Photos by Rich Press
Curt Guyette addresses the PDD 2016 audience. Photos by Rich Press

How the confluence of citizen activism, science and journalism led to uncovering Flint’s water disaster
By Austin Hong

During a plenary talk at DCSWA’s 2016 Professional Development Day, Curt Guyette pulled back the curtain on the Flint water crisis, exposing the extent to which the city, state and even federal governments failed to ensure clean water for the Michigan community. However, Guyette also told an even larger story – one about the breakdown of democracy.

As an investigative reporter for the American Civil Liberties Union (ACLU) of Michigan, Guyette’s civil rights focus highlighted the essential element of the crisis. Flint was more than just a failure of government process, he said – it was a systematic suppression of a community’s basic rights.

Guyette began the session with a short video he had produced with the ACLU of Michigan during the summer of 2015, titled “HARD TO SWALLOW: Toxic Water Under a Toxic System in Flint.” The video revealed how Michigan state law allows the state to take decision-making power from its residents and hand it to an appointed “Emergency Manager.” To save money, the manager appointed for Flint changed the municipal water source from Detroit’s system to water from the heavily polluted Flint River, to the widespread dismay of Flint residents. As Guyette put it, “You bring in these supposed experts and they don’t have to cave into any political pressure.”

Of course, fighting the decisions of the emergency manager required more than just asking nicely. Action required information, and Guyette was willing to go to great lengths to get it. “All we wanted to do was find out the truth about the water in Flint,” said Guyette. In this pursuit, Guyette was meticulous, gathering anecdotal evidence from citizens, hiring scientists to test samples of the water from Flint, and even examining the lead testing methodology used by the state. Guyette emphasized the objectivity with which he and his collaborators approached the issue. “If we went into this, and found that the state was telling the truth about the water, then great. We would hold a press conference and confirm what the state has said and not to worry.”

GuyetteAs we now know, the state testing was wrong, and lead was leaching into the water supply. The people of Flint were being poisoned, and worse, it seems that some government agencies knew what was happening and still did nothing. Guyette recalled an email from the EPA’s Region 5 water division branch chief that included the line, “I’m not so sure Flint is the community we want to go out on a limb for.”

Thankfully, Guyette’s work paid off.
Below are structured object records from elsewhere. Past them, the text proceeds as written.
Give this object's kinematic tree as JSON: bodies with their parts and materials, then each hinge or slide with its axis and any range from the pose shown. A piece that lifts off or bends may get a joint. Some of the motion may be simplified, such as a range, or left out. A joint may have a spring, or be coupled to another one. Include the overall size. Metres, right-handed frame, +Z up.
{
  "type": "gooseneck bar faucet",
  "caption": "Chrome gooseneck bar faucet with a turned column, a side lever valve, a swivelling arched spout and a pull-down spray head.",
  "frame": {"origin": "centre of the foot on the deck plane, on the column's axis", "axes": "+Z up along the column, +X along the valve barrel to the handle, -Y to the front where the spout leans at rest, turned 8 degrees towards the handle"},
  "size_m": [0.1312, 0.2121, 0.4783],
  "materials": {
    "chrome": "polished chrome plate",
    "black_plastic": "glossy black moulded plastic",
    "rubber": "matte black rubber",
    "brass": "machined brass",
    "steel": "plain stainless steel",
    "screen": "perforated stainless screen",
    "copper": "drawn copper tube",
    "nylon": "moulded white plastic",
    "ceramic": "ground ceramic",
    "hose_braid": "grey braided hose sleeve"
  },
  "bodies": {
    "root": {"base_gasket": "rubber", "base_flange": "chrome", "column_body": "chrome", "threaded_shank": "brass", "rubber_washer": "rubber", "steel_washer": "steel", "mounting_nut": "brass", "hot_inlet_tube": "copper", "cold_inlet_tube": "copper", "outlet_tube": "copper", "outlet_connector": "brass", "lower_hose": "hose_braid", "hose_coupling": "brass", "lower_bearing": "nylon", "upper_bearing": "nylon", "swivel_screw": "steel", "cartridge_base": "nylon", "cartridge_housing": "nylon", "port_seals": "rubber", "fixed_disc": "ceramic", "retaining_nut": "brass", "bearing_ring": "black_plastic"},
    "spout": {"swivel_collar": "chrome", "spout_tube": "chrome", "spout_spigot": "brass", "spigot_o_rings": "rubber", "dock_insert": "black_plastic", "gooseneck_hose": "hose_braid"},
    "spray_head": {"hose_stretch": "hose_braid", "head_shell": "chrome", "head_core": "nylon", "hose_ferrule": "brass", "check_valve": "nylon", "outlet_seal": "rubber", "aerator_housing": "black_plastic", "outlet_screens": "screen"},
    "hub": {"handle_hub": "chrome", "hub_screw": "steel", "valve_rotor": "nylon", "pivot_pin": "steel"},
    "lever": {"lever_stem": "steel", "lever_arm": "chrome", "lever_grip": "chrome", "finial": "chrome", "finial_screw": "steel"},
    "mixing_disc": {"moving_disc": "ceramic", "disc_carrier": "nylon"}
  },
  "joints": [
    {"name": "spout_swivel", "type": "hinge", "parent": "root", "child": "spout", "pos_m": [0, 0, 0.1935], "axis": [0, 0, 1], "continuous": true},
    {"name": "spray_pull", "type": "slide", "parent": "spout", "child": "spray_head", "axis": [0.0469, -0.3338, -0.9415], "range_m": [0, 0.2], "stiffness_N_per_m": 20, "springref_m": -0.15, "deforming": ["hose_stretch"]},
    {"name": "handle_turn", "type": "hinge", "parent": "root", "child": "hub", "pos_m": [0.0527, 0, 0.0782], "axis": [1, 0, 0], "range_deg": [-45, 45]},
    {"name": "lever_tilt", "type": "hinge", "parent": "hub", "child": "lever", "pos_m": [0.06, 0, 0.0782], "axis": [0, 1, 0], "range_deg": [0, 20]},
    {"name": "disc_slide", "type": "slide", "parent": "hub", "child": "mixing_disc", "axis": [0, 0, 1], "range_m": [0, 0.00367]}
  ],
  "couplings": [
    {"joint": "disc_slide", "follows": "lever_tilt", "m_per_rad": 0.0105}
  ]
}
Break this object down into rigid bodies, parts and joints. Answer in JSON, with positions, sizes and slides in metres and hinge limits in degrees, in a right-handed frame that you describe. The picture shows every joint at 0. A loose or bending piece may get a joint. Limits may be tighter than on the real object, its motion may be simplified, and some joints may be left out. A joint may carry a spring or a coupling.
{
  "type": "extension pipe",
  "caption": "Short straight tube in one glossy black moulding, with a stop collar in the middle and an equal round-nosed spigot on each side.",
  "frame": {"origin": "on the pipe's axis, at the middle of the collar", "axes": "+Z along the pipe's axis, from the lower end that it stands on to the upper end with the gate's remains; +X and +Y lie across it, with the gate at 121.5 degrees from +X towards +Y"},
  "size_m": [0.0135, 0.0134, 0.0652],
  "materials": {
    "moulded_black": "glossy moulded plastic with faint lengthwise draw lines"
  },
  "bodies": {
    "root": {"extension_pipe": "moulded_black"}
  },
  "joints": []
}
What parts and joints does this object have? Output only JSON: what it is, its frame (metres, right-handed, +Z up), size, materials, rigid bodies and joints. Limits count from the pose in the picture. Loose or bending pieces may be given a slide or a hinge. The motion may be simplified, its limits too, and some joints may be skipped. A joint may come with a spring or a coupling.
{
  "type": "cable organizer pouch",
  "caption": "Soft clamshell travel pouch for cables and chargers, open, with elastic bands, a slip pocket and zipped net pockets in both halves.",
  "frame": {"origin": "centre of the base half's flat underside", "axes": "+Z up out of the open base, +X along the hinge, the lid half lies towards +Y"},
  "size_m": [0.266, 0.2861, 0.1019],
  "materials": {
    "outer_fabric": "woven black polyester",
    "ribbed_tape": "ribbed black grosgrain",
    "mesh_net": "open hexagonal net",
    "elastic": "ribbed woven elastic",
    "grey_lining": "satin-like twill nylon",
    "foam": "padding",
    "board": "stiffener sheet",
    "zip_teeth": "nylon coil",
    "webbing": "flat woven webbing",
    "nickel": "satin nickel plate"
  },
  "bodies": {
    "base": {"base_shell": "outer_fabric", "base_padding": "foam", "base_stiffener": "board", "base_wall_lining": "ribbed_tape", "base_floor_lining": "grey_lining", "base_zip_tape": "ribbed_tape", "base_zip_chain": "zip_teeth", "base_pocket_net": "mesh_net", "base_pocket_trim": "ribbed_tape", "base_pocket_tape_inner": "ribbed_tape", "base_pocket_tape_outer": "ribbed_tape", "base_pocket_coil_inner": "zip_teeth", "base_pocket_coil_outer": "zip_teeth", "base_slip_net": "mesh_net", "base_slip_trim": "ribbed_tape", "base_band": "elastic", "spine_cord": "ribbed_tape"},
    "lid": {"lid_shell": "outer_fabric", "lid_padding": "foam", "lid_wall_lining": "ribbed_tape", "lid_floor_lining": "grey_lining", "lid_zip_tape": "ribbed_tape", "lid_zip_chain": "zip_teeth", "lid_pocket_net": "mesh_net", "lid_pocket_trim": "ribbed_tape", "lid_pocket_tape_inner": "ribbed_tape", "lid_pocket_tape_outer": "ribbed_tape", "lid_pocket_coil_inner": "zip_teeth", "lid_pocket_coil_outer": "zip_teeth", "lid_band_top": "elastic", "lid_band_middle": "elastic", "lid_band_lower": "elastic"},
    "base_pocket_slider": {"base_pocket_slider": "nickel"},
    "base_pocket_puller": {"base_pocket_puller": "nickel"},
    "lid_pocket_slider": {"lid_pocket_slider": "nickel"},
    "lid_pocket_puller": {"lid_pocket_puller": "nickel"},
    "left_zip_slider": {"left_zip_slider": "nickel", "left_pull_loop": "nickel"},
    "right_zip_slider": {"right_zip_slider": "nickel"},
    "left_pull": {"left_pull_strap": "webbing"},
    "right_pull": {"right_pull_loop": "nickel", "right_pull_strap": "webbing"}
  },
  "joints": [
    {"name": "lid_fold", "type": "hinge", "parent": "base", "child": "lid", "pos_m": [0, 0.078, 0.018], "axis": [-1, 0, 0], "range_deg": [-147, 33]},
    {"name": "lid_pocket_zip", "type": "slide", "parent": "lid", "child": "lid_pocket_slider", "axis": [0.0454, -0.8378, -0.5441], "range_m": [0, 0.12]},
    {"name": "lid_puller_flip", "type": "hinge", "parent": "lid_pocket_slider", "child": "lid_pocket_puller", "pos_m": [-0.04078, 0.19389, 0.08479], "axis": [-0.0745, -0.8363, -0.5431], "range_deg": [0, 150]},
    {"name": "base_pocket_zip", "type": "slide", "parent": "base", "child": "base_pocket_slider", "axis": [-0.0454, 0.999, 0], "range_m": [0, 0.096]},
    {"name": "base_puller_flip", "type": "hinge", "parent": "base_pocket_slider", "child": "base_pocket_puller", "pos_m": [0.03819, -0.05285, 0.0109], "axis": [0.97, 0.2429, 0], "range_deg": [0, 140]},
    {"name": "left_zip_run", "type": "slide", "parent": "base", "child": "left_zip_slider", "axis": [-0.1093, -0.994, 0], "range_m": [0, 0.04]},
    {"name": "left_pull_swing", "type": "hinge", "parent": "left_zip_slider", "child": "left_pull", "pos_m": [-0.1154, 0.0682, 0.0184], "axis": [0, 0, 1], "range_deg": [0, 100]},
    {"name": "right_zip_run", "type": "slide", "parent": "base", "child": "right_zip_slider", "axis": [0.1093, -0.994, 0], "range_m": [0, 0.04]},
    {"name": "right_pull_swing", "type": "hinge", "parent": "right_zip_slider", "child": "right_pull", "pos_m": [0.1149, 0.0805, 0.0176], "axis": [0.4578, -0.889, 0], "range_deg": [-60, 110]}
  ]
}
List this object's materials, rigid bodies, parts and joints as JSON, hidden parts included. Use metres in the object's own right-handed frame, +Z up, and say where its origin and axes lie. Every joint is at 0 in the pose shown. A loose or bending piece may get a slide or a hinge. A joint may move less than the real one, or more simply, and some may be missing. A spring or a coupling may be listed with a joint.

The evidence he gathered, in conjunction with the citizen activists and scientists, was too damning to ignore, and major national publications took up the story. Flint has returned to sourcing water treated in Detroit (though they are now paying to rent the pipe that they had previously owned), and many of the guilty parties are either out of a job or under investigation at the federal and state levels. “There are probably about five or six people who have resigned, or gotten fired,” Guyette said. “Now the U.S. Department of Justice is investigating, the FBI is investigating, the Michigan attorney general’s office is investigating. These are all criminal investigations.”

Though no investigation can ever reverse what has happened, the people of Flint can rest assured that their voices were heard, and that the stifling of the democratic process did not go unpunished. Curt Guyette’s careful investigation brought the voices of a city to the audience of a nation, demonstrating that persistent journalism informed by science really does make a difference.